Disadvantages: - Loss of information: Discards majority class data - Increases variance; less stable estimates - Biases probability estimates toward 50-50

Oversampling (Upsampling)

Oversampling duplicates minority class instances:

Original:   81,105 paid off + 18,895 default
Oversampled: 81,105 paid off + 81,105 default (via replication)

Disadvantages: - Creates redundant copies - Can lead to overfitting - Inflates dataset size

Strategy 3: Synthetic Minority Over-Sampling (SMOTE)

SMOTE generates synthetic samples in the minority class by interpolating between neighboring minority instances. Rather than exact replication, it creates new synthetic points along the line segment connecting nearby minority examples.

How SMOTE Works

For each minority sample \(x_i\):

  1. Find \(k\) nearest neighbors in the minority class (typically \(k=5\)).
  2. Randomly select one neighbor \(x_{\text{neighbor}}\).
  3. Generate a synthetic point:

$\(x_{\text{synthetic}} = x_i + \lambda (x_{\text{neighbor}} - x_i)\)$

where \(\lambda \in [0, 1]\) is random.

Example: Loan Data with SMOTE

from imblearn.over_sampling import SMOTE

X_resampled, y_resampled = SMOTE().fit_resample(X_train, y_train)
# Result: 50-50 split of defaults and paid-offs (synthetic defaults added)

model = LogisticRegression()
model.fit(X_resampled, y_resampled)

Advantages: - Creates realistic synthetic samples via interpolation - Avoids exact duplication (less overfitting than naive oversampling) - Preserves local neighborhood structure - Widely used in practice

Disadvantages: - More complex than simple resampling - Computational overhead for finding neighbors - Assumes continuous features (discrete/categorical features need adaptation)

Variants of SMOTE

  • BorderlineSMOTE: Focuses on minority samples near the decision boundary
  • ADASYN (Adaptive Synthetic Sampling): Generates more samples for harder-to-learn minority instances
  • SVMSMOTE: Uses SVM decision boundary to guide synthetic sample generation
from imblearn.over_sampling import BorderlineSMOTE, ADASYN

# BorderlineSMOTE
X_resampled, y_resampled = BorderlineSMOTE().fit_resample(X_train, y_train)

# ADASYN
X_resampled, y_resampled = ADASYN().fit_resample(X_train, y_train)

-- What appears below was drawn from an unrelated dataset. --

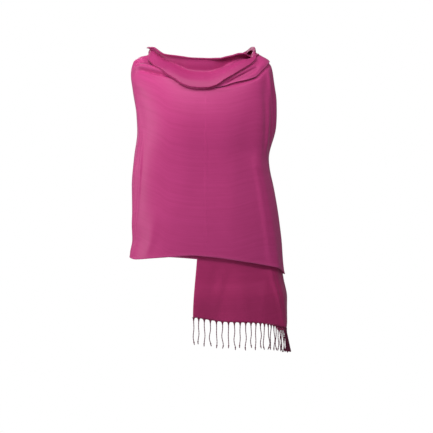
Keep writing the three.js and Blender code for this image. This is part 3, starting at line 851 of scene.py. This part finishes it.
# The strands fall from the tail's edge and lean out round the side: each sways by sway * sin(turns *
# part) and ripples by ripple * sin(2 pi * (turns * part + its own)), both more towards the tip
def makeFrontFringe():
    strand = np.arange(fringe["count"])[:, None]
    part = np.linspace(0, 1, fringe["steps"])[None, :]
    share = (strand + frontHang["firstPlace"]) / fringe["count"]
    across = share + frontHang["crowding"] * np.sin(2 * np.pi * share)
    angle = tailAngle(across, np.ones_like(across))
    hem = curveAt(tailSheet["hemAngle"], tailSheet["hem"], angle)
    root = tailPoint(angle, hem - frontHang["rootUp"])
    outward = formNormal(angle, hem)
    sideways = np.stack([-outward[..., 1], outward[..., 0], np.zeros_like(angle)], -1)
    sideways /= np.linalg.norm(sideways, axis=-1, keepdims=True)
    lean = math.tan(math.radians(frontHang["lean"])) * easeBetween(*frontHang["leans"], angle)
    length = fringe["length"] - fringe["shorter"] * easeBetween(*frontHang["shortens"], angle)
    length = length * (1 + fringe["lengthSpread"] * uneven(strand, 1))
    sway = frontHang["sway"] * uneven(strand, 2) * np.sin(frontHang["swayTurns"] * part)
    ripple = frontHang["ripple"] + frontHang["rippleSpread"] * uneven(strand, 6)
    ripple = ripple * np.sin(2 * np.pi * (frontHang["rippleTurns"] * part + uneven(strand, 7)))
    fall = np.zeros((*np.broadcast(strand, part).shape, 3))
    fall[..., 2] = -part * length
    out = part * (fringe["length"] * lean + frontHang["swing"] * uneven(strand, 3))
    paths = root + fall + sideways * ((sway + ripple) * part)[..., None] + outward * out[..., None]
    return strandPiece("frontStrands", paths, sideways, fringeMaterial)


frontStrands = makeFrontFringe()
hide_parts("front_fringe")

# Where the back strands start, and how they droop and stand out
backHang = {
    "topStep": 2 / 18,  # share down at which the solid's strip starts
    "below": 4,  # from the strip's top to the first strand
    "ends": 7,  # what the strands leave free at its top and bottom together
    "droop": 52,  # degrees
    "droopSpread": 5,
    "rootBend": 0.55,  # of the droop that a strand has at its root
    "out": 1.6,
    "outSpread": 0.6,
}


# The strands leave the upright edge at the back and bend down under their own weight: the slope grows
# with the root of the way along
def makeBackFringe():
    strand = np.arange(fringe["count"])[:, None]
    part = np.linspace(0, 1, fringe["steps"])[None, :]
    bottom = outerSheet["hem"][-1]
    top = bottom * backHang["topStep"] ** outerSheet["crowding"]
    run = bottom - backHang["ends"] - top
    drop = top + backHang["below"] + run * strand / (fringe["count"] - 1)
    slope = np.radians(backHang["droop"] + backHang["droopSpread"] * uneven(strand, 4))
    bend = slope * (backHang["rootBend"] + (1 - backHang["rootBend"]) * np.sqrt(part))
    reach = part * fringe["length"] * (1 + fringe["lengthSpread"] * uneven(strand, 5))
    angle = outerSheet["to"] + (reach * np.cos(bend)) / form["girth"]
    out = (backHang["out"] + backHang["outSpread"] * uneven(strand, 8)) * part
    paths = clothPoint(angle, drop + reach * np.sin(bend), out)
    upright = np.broadcast_to(np.array([0.0, 0.0, 1.0]), (fringe["count"], 1, 3))
    return strandPiece("backStrands", paths, upright, fringeMaterial)


backStrands = makeBackFringe()
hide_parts("back_fringe")

# Studio: a white room, two soft lights in front, one at each side, one behind, and a pale floor
studio = {
    # place, aim, size and power of each light
    "keyLight": ((-0.20, -1.00, 0.62), (0.0, -0.1, -0.2), 0.4, 8.5),
    "frontLight": ((-0.35, -0.55, 0.75), (0.0, -0.1, -0.2), 0.4, 2.2),
    "sideLight": ((-1.95, -0.60, -0.20), (0.0, 0.0, -0.3), 0.7, 20),
    "fillLight": ((0.75, -0.95, 0.80), (0.15, 0.0, -0.1), 0.5, 6),
    "backLight": ((-0.60, 2.20, 0.90), (0.0, 0.0, -0.4), 1.4, 24),
    "roomLight": 0.16,
    "floorHeight": -1.42,
    "floorRadius": 1.6,
    "floorCorners": 96,
    "floorGrey": (0.82, 0.82, 0.82, 1),
    "floorRoughness": 0.9,
    "cameraPlace": (0.0435, -6, -0.4695),
    "cameraSensor": 36,
    "cameraLens": 166.3,
}


# Round lamp, turned so that it looks at its aim
def softLight(name, place, aim, size, power):
    light = bpy.data.lights.new(name, "AREA")
    light.shape = "DISK"
    light.size = size
    light.energy = power
    lamp = bpy.data.objects.new(name, light)
    lamp.location = place
    way = np.array(aim) - np.array(place)
    lamp.rotation_euler = (math.atan2(math.hypot(way[0], way[1]), -way[2]), 0, math.atan2(-way[0], way[1]))
    bpy.context.scene.collection.objects.link(lamp)


for lightName in ("keyLight", "frontLight", "sideLight", "fillLight", "backLight"):
    softLight(lightName, *studio[lightName])

# The room looks white, and lights the cloth far less than it looks
world = bpy.data.worlds.new("studioRoom")
bpy.context.scene.world = world
world.use_nodes = True
room = world.node_tree
background = room.nodes["Background"]
background.inputs["Color"].default_value = (1, 1, 1, 1)
seen = addNode(room, "ShaderNodeLightPath")
strength = addNode(room, "ShaderNodeMix", data_type="FLOAT")
strength.inputs["A"].default_value = studio["roomLight"]
strength.inputs["B"].default_value = 1.0
room.links.new(seen.outputs["Is Camera Ray"], strength.inputs["Factor"])
room.links.new(strength.outputs["Result"], background.inputs["Strength"])

corners = studio["floorCorners"]
bearing = np.linspace(0, 2 * np.pi, corners, endpoint=False)
floorMesh = bpy.data.meshes.new("studioFloor")
floorRim = np.stack([np.cos(bearing), np.sin(bearing), np.zeros(corners)], -1) * studio["floorRadius"]
floorRim[:, 2] = studio["floorHeight"]
floorMesh.from_pydata(floorRim.tolist(), [], [list(range(corners))])
floorMaterial = bpy.data.materials.new("paleFloor")
floorMaterial.use_nodes = True
floorShader = floorMaterial.node_tree.nodes["Principled BSDF"]
floorShader.inputs["Base Color"].default_value = studio["floorGrey"]
floorShader.inputs["Roughness"].default_value = studio["floorRoughness"]
floorMesh.materials.append(floorMaterial)
studioFloor = bpy.data.objects.new("studioFloor", floorMesh)
bpy.context.scene.collection.objects.link(studioFloor)

# Camera: level, 6 m in front
camera = bpy.data.cameras.new("frontCamera")
camera.sensor_width = studio["cameraSensor"]
camera.lens = studio["cameraLens"]
cameraPlace = bpy.data.objects.new("frontCamera", camera)
cameraPlace.location = studio["cameraPlace"]
cameraPlace.rotation_euler = (math.pi / 2, 0, 0)
bpy.context.scene.collection.objects.link(cameraPlace)
bpy.context.scene.camera = cameraPlace
bpy.context.scene.view_settings.view_transform = "Standard"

Strategy 4: Threshold Adjustment

Rather than changing the data or loss function, adjust the decision threshold post-hoc to match the desired operating point:

  • For imbalanced data, the default threshold of 0.5 is often suboptimal
  • Use ROC/PR curves to select a threshold that achieves desired precision/recall tradeoff
  • Adjust based on business costs and constraints

Example

If training data has 20% defaults but deployment target has 10%, lower the threshold to predict fewer positives and achieve calibration.

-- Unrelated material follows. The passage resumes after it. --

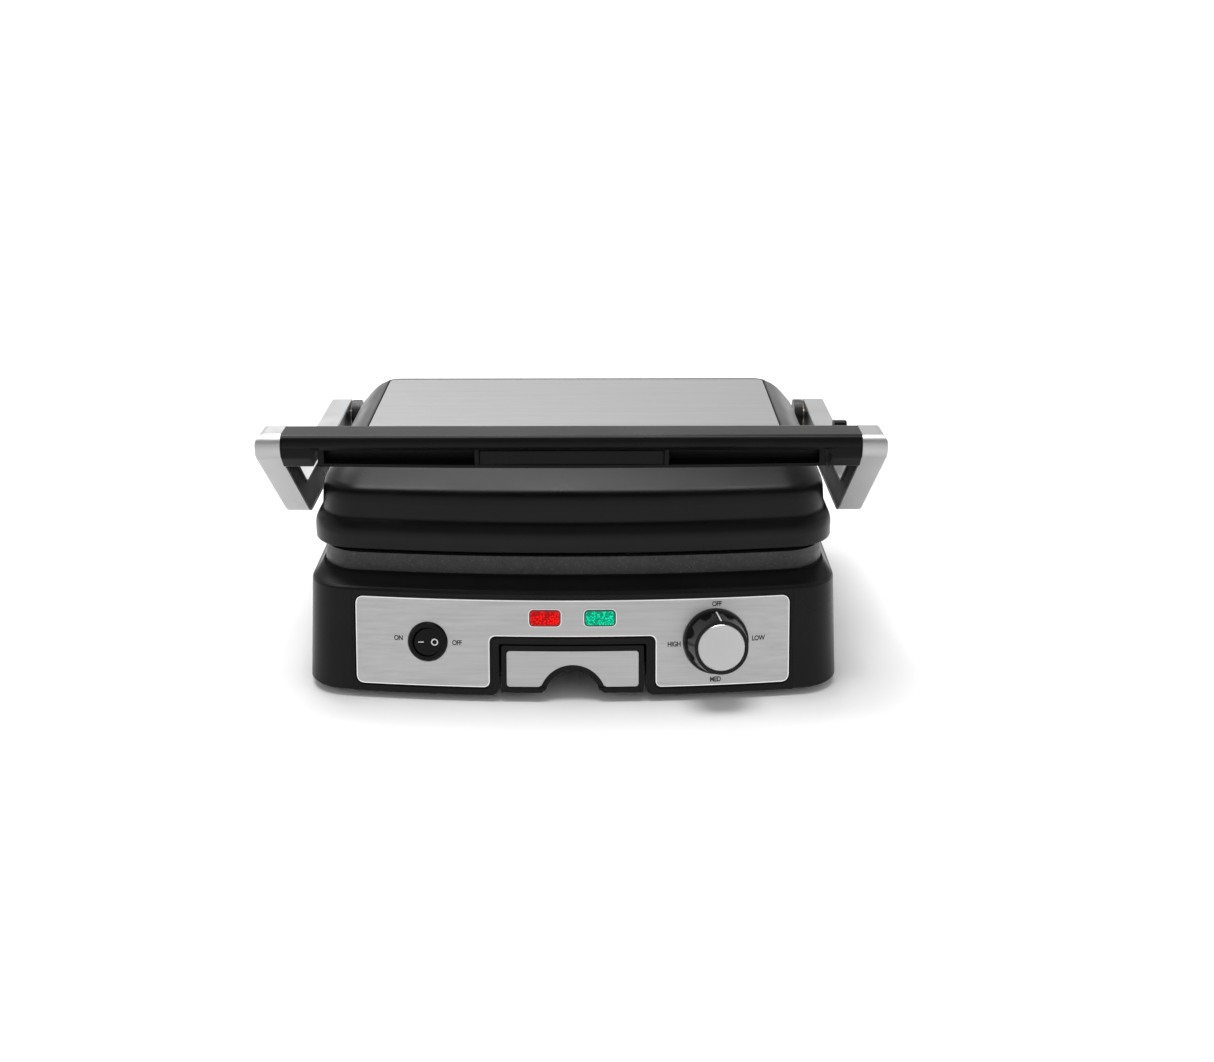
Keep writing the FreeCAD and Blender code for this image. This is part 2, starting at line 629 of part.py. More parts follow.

Comparison and Recommendations

Method Simplicity Data Efficiency Computation Calibration Use Case
No adjustment High High Low Poor Balanced data only
Weighting High High Low Reasonable When computational efficiency matters
Undersampling High Low Low Poor Small datasets; extreme imbalance
Oversampling High Medium Low Poor Risk of overfitting
SMOTE Medium High Medium Good Recommended for most cases
Threshold tuning High High Low Good Combined with other methods

Best Practice: Combined Approach

A robust strategy often combines multiple techniques:

  1. Use SMOTE to generate balanced training data
  2. Fit the model on resampled data
  3. Use class weights as regularization
  4. Tune the decision threshold on a validation set that preserves the true class distribution
  5. Evaluate on test data with the original imbalance using precision/recall/ROC curves

Example workflow:

from imblearn.over_sampling import SMOTE
from sklearn.linear_model import LogisticRegression
from sklearn.metrics import roc_curve, roc_auc_score

# Step 1: Resample training data
X_train_resampled, y_train_resampled = SMOTE().fit_resample(X_train, y_train)

# Step 2: Train with class weights for regularization
model = LogisticRegression(class_weight='balanced')
model.fit(X_train_resampled, y_train_resampled)

# Step 3: Tune threshold on validation set (with original imbalance)
y_val_proba = model.predict_proba(X_val)[:, 1]
fpr, tpr, thresholds = roc_curve(y_val, y_val_proba)
# Select optimal threshold (e.g., via Youden's J or cost-based method)

# Step 4: Evaluate on test set using selected threshold
y_test_pred = (y_test_proba >= optimal_threshold).astype(int)

Key Takeaway

Class imbalance requires explicit handling. Simply increasing accuracy is insufficient; focus on recall (catching rare events) and calibration (realistic probability estimates) using the appropriate combination of techniques for your domain.